TEEN APPAREL CATALOG SHUTTERS Just Nikki, a teen apparel catalog launched by retailer Claire’s Stores in February 1998, mailed its last book in mid-November. The catalog, which stopped taking orders in January, “didn’t meet Claire’s expectations and had higher-than-expected fulfillment costs,” says catalog president Brian Doyle. “Back-to-school sales last fall were weak, and the book didn’t seem to have the growth potential we thought it did a year ago.”
J. CREW CEO SPLITS On Jan. 4, CEO Howard Socol left apparel cataloger/retailer J. Crew due to differing perspectives on the company’s future, according to a company statement. Socol had been with Crew for less than a year. He was replaced on an interim basis by board member Dick Boyce, who is also president of CAF, a financial unit of Texas Pacific Group, which bought a controlling interest in Crew in 1997. Socol’s parting follows the fall departure of operations manager Arthur Cinader Jr., the son of Crew founder Arthur Cinader. Cinader Sr.’s daughter, Emily Woods, remains chairwoman. In a statement to employees, Woods noted that the company’s profits were on plan, with earnings before taxes up 37% from the previous year. “Howard’s drive for departmental accountability and savings has aligned our cost structure with our revenue,” she said.

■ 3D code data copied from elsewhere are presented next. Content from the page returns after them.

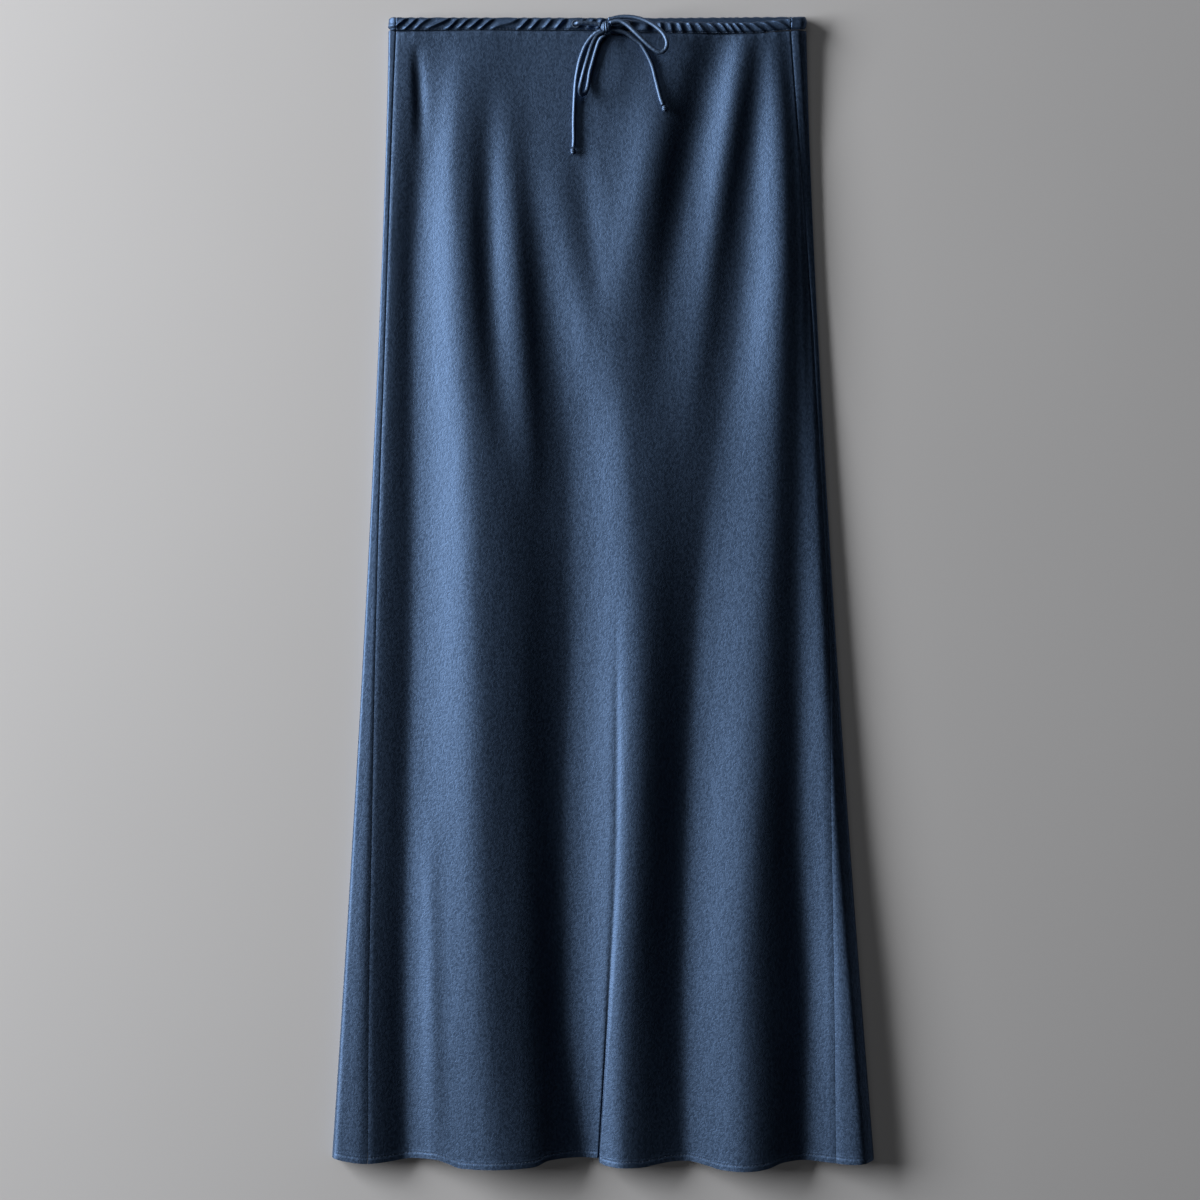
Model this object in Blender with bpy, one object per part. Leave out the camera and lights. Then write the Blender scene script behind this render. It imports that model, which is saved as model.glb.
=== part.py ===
"""A long bias-cut satin skirt with a drawstring waist, laid flat on its back.

Sizes below are in millimetres. The garment lies with its front up (+Z), its waist at +Y and its hem at -Y.
X = 0 and Y = 0 are the middle of its outline, and Z = 0 is the surface that it lies on.
"""

import math
from collections import namedtuple

import bmesh
import bpy
import numpy as np
from mathutils import Vector

MM = 0.001
GAP = 0.3

# driving dimensions
HALF_WIDTH_HEM = 233.5
WAIST_LEFT = 185.0
WAIST_RIGHT = 175.5
FLARE = 1.35
TOP_Y = 483.3
HEM_Y = -486.2
LENGTH = TOP_Y - HEM_Y
WALL = 1.2
HEM_WALL = 1.8
HEM_DEPTH = 8.0
BACK_HEM_RISE = 3.0
BACK_TOP_LIFT = 0.6
EDGE_RADIUS = 4.0
LEFT_RIM = (0.7, 0.4)
RIGHT_RIM = (0.35, 0.35)
RIM_POWER = 10
EDGE_FULLNESS = 1.15

# casing: a tunnel of cloth, one in front and one behind, round at the sides
LAYER_MIDDLE = 3.2
LAYER_RISE = 7.2
GATHER_HEIGHT = 0.7
GATHER_TWIST = 0.6
FOLD_RIPPLE = 0.5
SEAM_RIDGE = 0.4

# section of the casing from its stitch line (share 0) to its top fold (share 1): how far each
# face lies from the tunnel's middle, away from the body (outward) and towards it (inward)
Section = namedtuple("Section", "share outward inward")
CASING_SKIN = (
    Section(0.0, 2.2, 0.6),
    Section(0.24, 3.2, -3.2),
    Section(0.5, 3.2, -3.2),
    Section(0.76, 3.2, -3.2),
    Section(1.0, 1.2, -1.2),
)
TUNNEL = (
    Section(0.14, 1.4, -0.2),
    Section(0.28, 2.2, -2.2),
    Section(0.5, 2.2, -2.2),
    Section(0.72, 2.2, -2.2),
    Section(0.87, 1.0, -1.0),
)

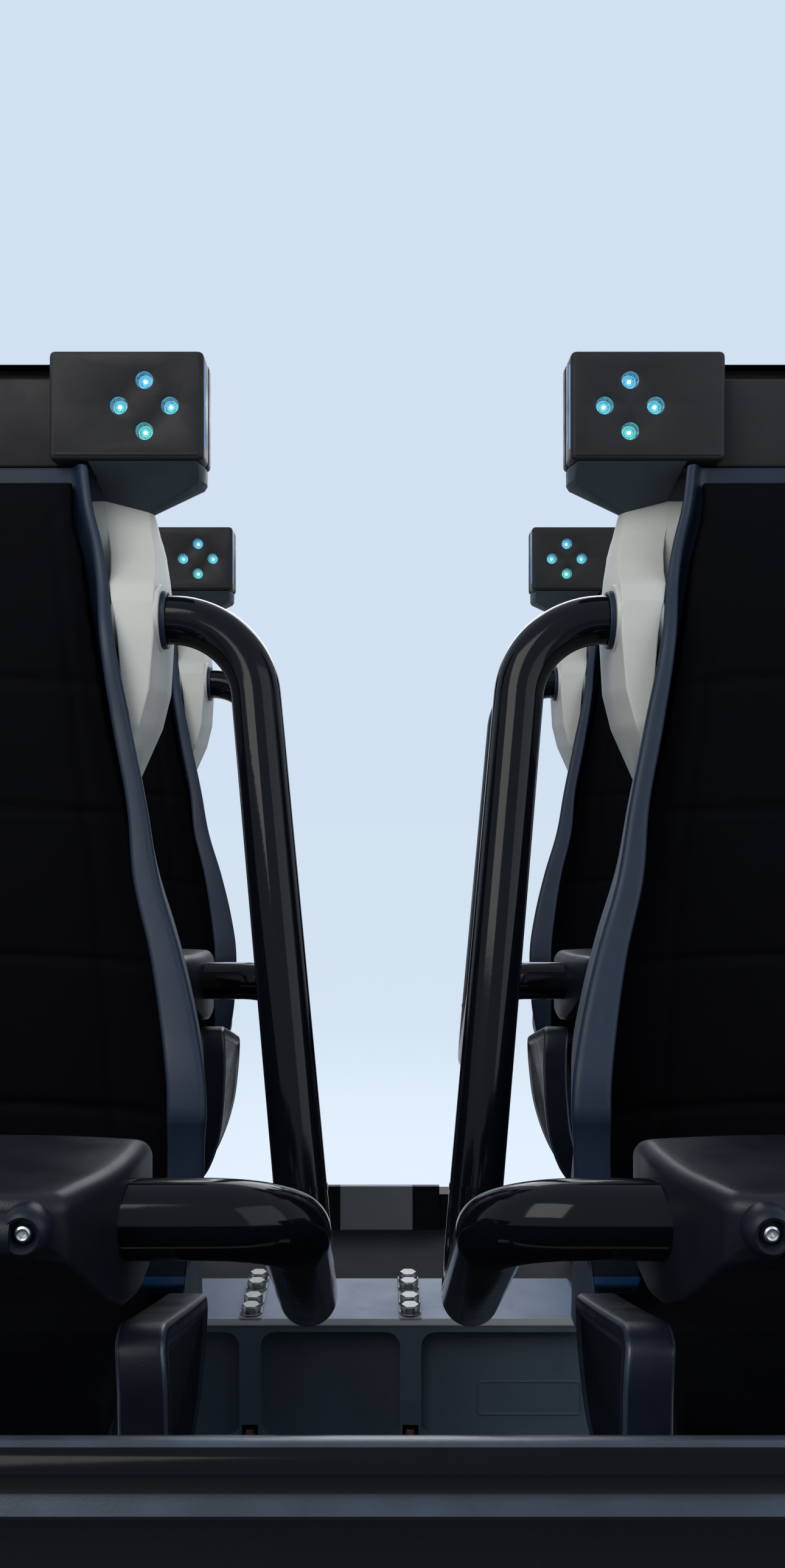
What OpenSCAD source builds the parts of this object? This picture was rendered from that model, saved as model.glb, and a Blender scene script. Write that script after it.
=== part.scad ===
/* [Seats] */
// distance from the centre plane to the front row's seat centres
row1_x = 436.5; // [420:0.5:460]
// distance from the centre plane to the rear row's seat centres
row2_x = 517; // [480:1:530]
// headrest face of the front row
row1_y = -325; // [-400:5:-250]
// headrest face of the rear row
row2_y = 713; // [650:1:760]
// half the headrest's width
head_half = 235; // [210:1:250]
// half the gap between a headrest's two lamp boxes
head_gap = 65.5; // [50:0.5:80]
// top of the headrest
head_top = 2073; // [1980:1:2100]
// height of a lamp box
head_box_h = 120; // [90:1:150]
// top face of the seat pan
pan_z = 1062; // [1000:1:1120]
// front edge of the seat pan ahead of the headrest face
pan_reach = 430; // [380:5:480]
// half the width of the seat pan
pan_half = 232; // [220:1:240]
// outer face of a leg wing from the seat centre
wing_out = 288; // [270:1:300]
// thickness of a leg wing
wing_t = 34; // [20:1:40]

/* [Restraint] */
// outside radius of the restraint tube
tube_r = 27; // [20:0.5:32]
// restraint hinge behind the headrest face
piv_y = 5; // [-10:1:60]
// height of the restraint hinge above the seat pan
piv_rise = 716; // [640:1:780]
// half the width of the lap pad
pad_half = 258; // [230:1:266]
// side of the seat where the tube comes out
collar_u = 191; // [176:1:198]

/* [Fascia] */
// gap between the front leg wings and the fascia's inner face
fas_gap = 10.5; // [6:0.5:30]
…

HENRY SCHEIN TO ACQUIRE TWO HEALTHCARE MARKETERS On Dec. 29, $1.52 billion healthcare supplies cataloger Henry Schein said it had agreed to buy $118 million General Injectables and Vaccines, a Bastian, VA-based direct marketer of vaccines and other injectables, for $65 million. Then on Jan. 5, Melville, NY-based Schein announced plans to buy Hamburg, Germany-based Heiland Group GmbH, a $130 million healthcare supplies marketer. Schein plans to merge Heiland with its own German unit, Henry Schein Dentina GmbH.
BLACK BOX TO BUY SERVICES PROVIDER Black Box Corp., a $264.2 million cataloger of computer networking systems, announced in late December that it planned to acquire Key-Four, a $7 million provider of installation and maintenance services for cabling and telephone systems. The deal was expected to close in January. The acquisition is Pittsburgh-based Black Box’s seventh within the past year, and in a statement the company predicted that in 1999 it “will be even more aggressive than [in] ’98.”